2 An applicant’s existing business should meet these business requirements such that becoming a primary dealer is a natural extension of that business. The business or business plan of a prospective primary dealer should not depend upon it being designated a primary dealer.
3 The Best Practices and more information about the TMPG can be found at http://www.ny.frb.org/tmpg/.
4 An entity that is only a government securities broker-dealer may also be eligible to become a primary dealer.
5 Securities and Exchange Act Rule 15c3-1, 17 C.F.R. 240.15c3-1.

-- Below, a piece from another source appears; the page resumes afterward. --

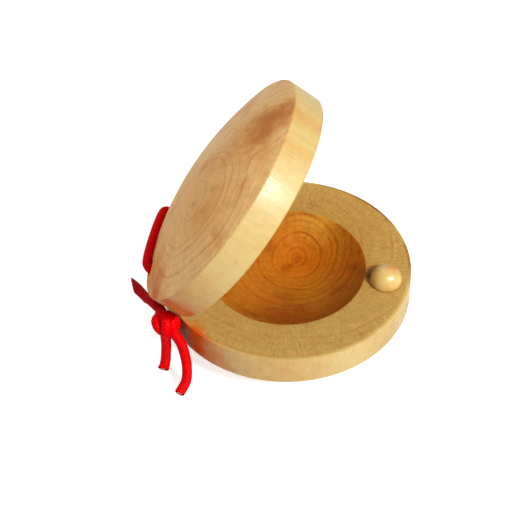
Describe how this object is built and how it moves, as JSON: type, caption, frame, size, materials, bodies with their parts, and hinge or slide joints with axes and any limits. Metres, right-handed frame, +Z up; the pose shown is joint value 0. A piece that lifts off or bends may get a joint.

6 For a description of best practices in compliance risk management see Federal Reserve Board of Governors, Compliance Risk Management Programs and Oversight at Large Banking Organizations with Complex Compliance Profiles, SR Letter 08-8 (Oct. 16, 2008), available at: http://www.federalreserve.gov/boarddocs/srletters/2008/sr0808.htm; see also Bank for International Settlements, Compliance and the Compliance Function in Banks (Apr. 2005), available at: http://www.bis.org/publ/bcbs113.pdf?noframes=1.
7 22 U.S.C. 5341- 5342.
8 On an ad hoc basis, daily information on a specific issue (Form SD) may be collected.
9 For a foreign-owned prospective primary dealer, if the jurisdiction in which its parent is domiciled has not previously been found to satisfy the Primary Dealers Act, this time frame may be adjusted, and may be significantly longer, depending on the timing and extent of further study of the home country.